I have a component called Visible with two props: condition and children the flow is if the condition is true the component will return the children(s) and if not it will return null (just like condition rendering), but VScode doesn't recognized that what the condition is doing and throw an error for children (the variable may be null)

is there a way to define a type for this component return that VScode recognizes the condition checks the variables?

Visible.ts:

interface IVisible {
    condition: any
    children: React.ReactNode
}

function Visible(props: IVisible) : React.ReactNode {
    const {condition, children} = props

    if( !(!!condition) ) return null;
    
    return <Fragment>{children}</Fragment>
}

usage ex:

const [banana, setBanana] = useState<undefined|string[]>(["foo","bar"])

return (
    <Visible condition={banana}>
        <ul>
        {banana.map(e => <li key={e}>{e}</li>) }
        </ul>
    </Visible>
)

Answer 1

Try this! Declare return type is JSX.Element

interface IVisible {
    condition: boolean;
    children: React.ReactNode;
}

const Visible = ({ condition, children }: IVisible): JSX.Element =>
    condition ? <Fragment>{children}</Fragment> : null;

But I still recommend using just conditional rendering.

I don’t understand why to make a component when there is an already implemented opportunity for this.

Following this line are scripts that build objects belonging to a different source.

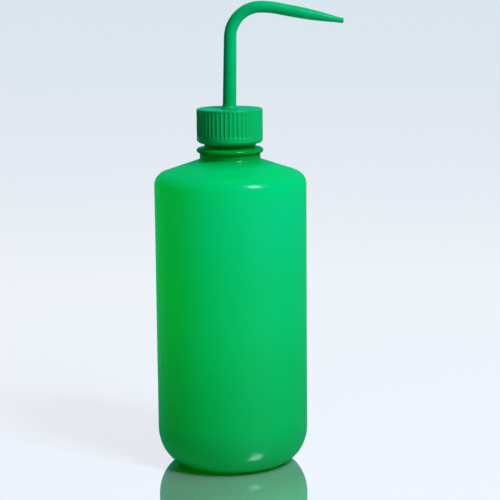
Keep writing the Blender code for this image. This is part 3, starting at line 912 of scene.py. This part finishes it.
def make_world():
    """Pale surroundings, which show dimmer and greener in the plastics' gloss and shading."""
    world = bpy.data.worlds.new("studio")
    bpy.context.scene.world = world
    world.use_nodes = True
    world.cycles.sampling_method = "NONE"
    tree = world.node_tree
    tree.nodes.clear()
    output = tree.nodes.new("ShaderNodeOutputWorld")
    direction = tree.nodes.new("ShaderNodeTexCoord")
    parts = tree.nodes.new("ShaderNodeSeparateXYZ")
    tree.links.new(direction.outputs["Generated"], parts.inputs["Vector"])
    path = tree.nodes.new("ShaderNodeLightPath")

    height = ranged(tree, parts.outputs["Z"], 0.0, BACKDROP_RISE, 0.0, 1.0)
    shown = blended(tree, height, BACKDROP_LOW, BACKDROP_HIGH)
    ahead = ranged(tree, parts.outputs["Y"], -0.3, 0.7, 0.0, 1.0)
    glossed = blended(tree, ahead, GLOSS_IN_FRONT, GLOSS_BEHIND)
    near_camera = ranged(tree, path.outputs["Ray Depth"], 2.0, 3.0, 1.0, 0.0)
    off_floor = computed(tree, "MULTIPLY", path.outputs["Is Singular Ray"], near_camera)
    in_view = computed(tree, "ADD", path.outputs["Is Camera Ray"], off_floor)
    seen = world_background(tree, blended(tree, in_view, glossed, shown))

    behind = ranged(tree, parts.outputs["Y"], 0.0, 0.9, 0.0, FILL_BEHIND)
    overhead = ranged(tree, parts.outputs["Z"], 0.4, 1.0, 0.0, FILL_OVERHEAD)
    lighting = tree.nodes.new("ShaderNodeBackground")
    lighting.inputs["Color"].default_value = FILL_COLOUR
    tree.links.new(computed(tree, "ADD", behind, overhead), lighting.inputs["Strength"])

    choice = tree.nodes.new("ShaderNodeMixShader")
    shading = ranged(tree, path.outputs["Diffuse Depth"], 0.0, 1.0, 0.0, 1.0)
    tree.links.new(shading, choice.inputs["Fac"])
    tree.links.new(seen.outputs["Background"], choice.inputs[1])
    tree.links.new(lighting.outputs["Background"], choice.inputs[2])
    tree.links.new(choice.outputs["Shader"], output.inputs["Surface"])


def make_key_light():
    """The softbox, to the right of the camera and high up."""
    data = bpy.data.lights.new("key_softbox", "AREA")
    data.shape = "RECTANGLE"
    data.size, data.size_y = KEY_SIZE
    data.energy = KEY_POWER
    data.color = KEY_COLOUR
    light = bpy.data.objects.new("key_softbox", data)
    shoulder = Vector((0, 0, SHOULDER_CORNER_HEIGHT * MM))
    light.location = shoulder + KEY_DIRECTION.normalized() * KEY_DISTANCE
    light.rotation_euler = (shoulder - light.location).to_track_quat("-Z", "Y").to_euler()
    bpy.context.collection.objects.link(light)


def make_camera():
    """The camera, a little higher than the spout and looking down on the bottle."""
    data = bpy.data.cameras.new("camera")
    data.lens = CAMERA_LENS
    data.sensor_width = CAMERA_SENSOR
    data.clip_start = 0.01
    camera = bpy.data.objects.new("camera", data)
    facing = (CAMERA_AIM - CAMERA_PLACE).to_track_quat("-Z", "Y").to_matrix().to_4x4()
    roll = Matrix.Rotation(CAMERA_ROLL, 4, "Z")
    camera.matrix_world = Matrix.Translation(CAMERA_PLACE) @ facing @ roll
    bpy.context.collection.objects.link(camera)
    bpy.context.scene.camera = camera


def main():
    """Make and dress the five pieces, then the floor, the lights and the camera."""
    milky_tube = natural_plastic("tube_plastic_looks", (0.58, 0.66, 0.62), 0.35)
    milky_seal = natural_plastic("seal_plastic_looks", (0.52, 0.62, 0.57), 0.42)
    shell = make_bottle_shell()
    dress(shell, bottle_plastic(), "bottle", "bottle")
    shell.data.materials.append(bottle_inner_side())
    dress(make_cap_shell(), cap_plastic(), "cap", "screw_cap")
    dress(make_spout_nozzle(), spout_plastic(), "spout", "spout")
    dress(make_seal_insert(), milky_seal, "seal", "neck_seal")
    dress(make_draw_tube(), milky_tube, "spout", "dip_tube")
    make_floor()
    make_world()
    make_key_light()
    make_camera()
    bpy.context.scene.view_settings.view_transform = "Standard"


main()
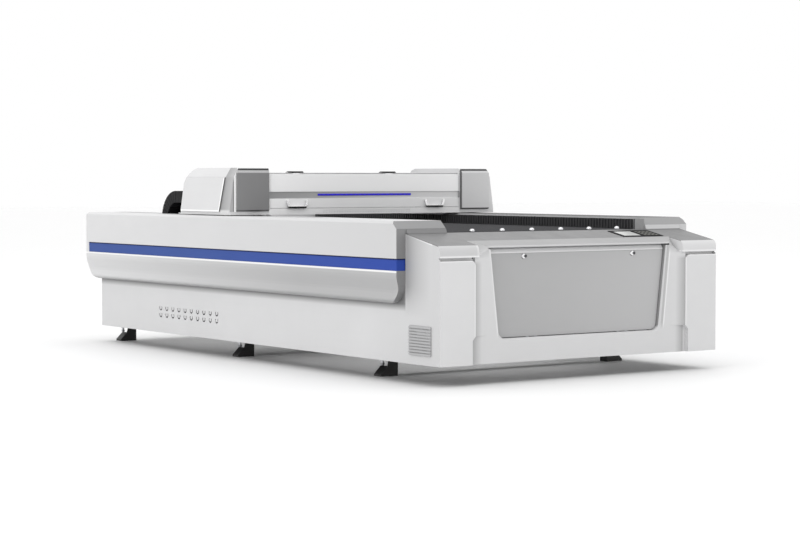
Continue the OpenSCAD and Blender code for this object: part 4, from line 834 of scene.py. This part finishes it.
studio = {
    "floorNear": (0.86, 0.86, 0.86),
    "floorFar": (0.985, 0.985, 0.985),
    "fade": (3.0, 9.0),                          # painted shade: the floor is darker near the machine and lightens over this distance
    "skyStrength": 1.0,
    "aim": (0, 0, 0.5),
    "lamps": {                                   # place, size and power
        "keyLight": ((-9, -3, 6.5), (5, 4), 120),
        "topLight": ((0.5, 0.0, 9), (9, 9), 260),
    },
}


def studioFloor():
    bpy.ops.object.select_all(action="DESELECT")
    bpy.ops.mesh.primitive_plane_add(size=120, location=(0, 0, 0))
    floor = bpy.context.object
    floor.name = "studioFloor"
    material, tree, shader = newMaterial("paleFloor")
    away = addNode(tree, "ShaderNodeVectorMath", {"operation": "LENGTH"})
    tree.links.new(objectPlace(tree), away.inputs[0])
    fade = rangeOf(tree, away.outputs["Value"], *studio["fade"], 0, 1)
    cloud = noiseOf(tree, objectPlace(tree), 0.8, 3)
    far = blendColours(tree, cloud, shade(studio["floorFar"], 0.99), shade(studio["floorFar"], 1.01))
    toned = blendColours(tree, fade, studio["floorNear"], far)
    tree.links.new(toned, shader.inputs["Base Color"])
    shader.inputs["Roughness"].default_value = 0.6
    wearCoat(floor, material)
    floor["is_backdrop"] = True


def softLight(name, place, size, power):
    bpy.ops.object.light_add(type="AREA", location=place)
    lamp = bpy.context.object
    lamp.name = name
    lamp.data.shape = "RECTANGLE"
    lamp.data.size, lamp.data.size_y = size
    lamp.data.energy = power
    aim = Vector(studio["aim"]) - Vector(place)
    lamp.rotation_euler = aim.to_track_quat("-Z", "Y").to_euler()
    lamp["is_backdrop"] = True


def studioSky():
    world = bpy.data.worlds.new("studioSky")
    bpy.context.scene.world = world
    world.use_nodes = True
    back = world.node_tree.nodes["Background"]
    back.inputs["Color"].default_value = (1, 1, 1, 1)
    back.inputs["Strength"].default_value = studio["skyStrength"]
    bpy.context.scene.view_settings.view_transform = "Standard"


studioFloor()
studioSky()
for lampName, lampFacts in studio["lamps"].items():
    softLight(lampName, *lampFacts)
print("studio set")

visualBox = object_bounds()


def plainNumbers(value):
    return [plainNumbers(v) if hasattr(v, "__len__") else float(v) for v in value]


{"cad": plainNumbers(cadBox), "visual": plainNumbers(visualBox)}
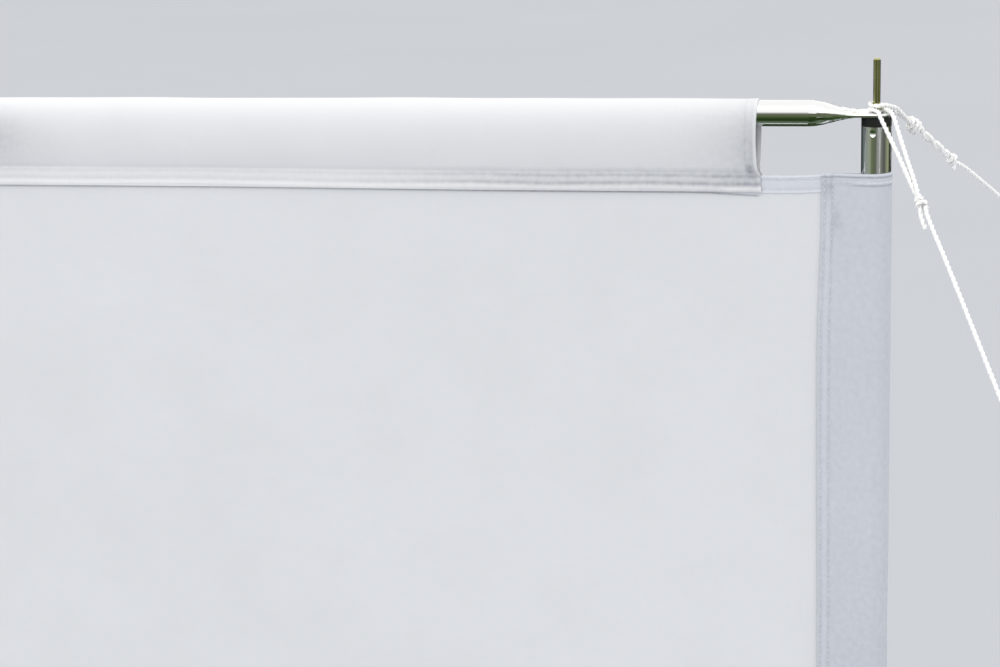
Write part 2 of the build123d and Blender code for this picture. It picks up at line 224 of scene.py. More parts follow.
def polished_tube(tree, value, along):
    """Chrome-plated steel tube: a mirror with faint lines from drawing along it, and a few dull wipes."""
    place = add_node(tree, "TexCoord")
    stretch = [2.0 if axis == along else 700.0 for axis in "XYZ"]
    drawn = add_node(tree, "Mapping", {"Vector": (place, "Object"), "Scale": stretch})
    lines = add_node(tree, "TexNoise", {"Vector": (drawn, 0), "Scale": 1.0, "Detail": 3.0})
    wipes = add_node(tree, "TexNoise", {"Vector": (place, "Object"), "Scale": 26.0, "Detail": 4.0})
    both = add_node(tree, "Math", {0: (lines, 0), 1: (wipes, 0)}, operation="MULTIPLY")
    dull = add_node(tree, "MapRange", {"Value": (both, 0), "From Min": 0.1, "From Max": 0.5,
                                                 "To Min": 0.035, "To Max": 0.13})
    bump = add_node(tree, "Bump", {"Height": (lines, 0), "Strength": 0.05, "Distance": 0.0001})
    return add_node(tree, "BsdfPrincipled", {
        "Base Color": tone(value, 1.0), "Metallic": 1.0, "Roughness": (dull, 0), "Normal": (bump, 0)})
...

When there are additional calculations or some other peculiarities, then yes, you can make a component.

But when you just need to render a component by a simple condition, it seems to me that you shouldn't make an additional component for this.

const [banana, setBanana] = useState<string[]>(['foo', 'bar']);

return (
    <div>
        banana.length > 0 && (
            <ul>
                {banana.map(e => (
                    <li key={e}>{e}</li>
                ))}
            </ul>
        )
    </div>
);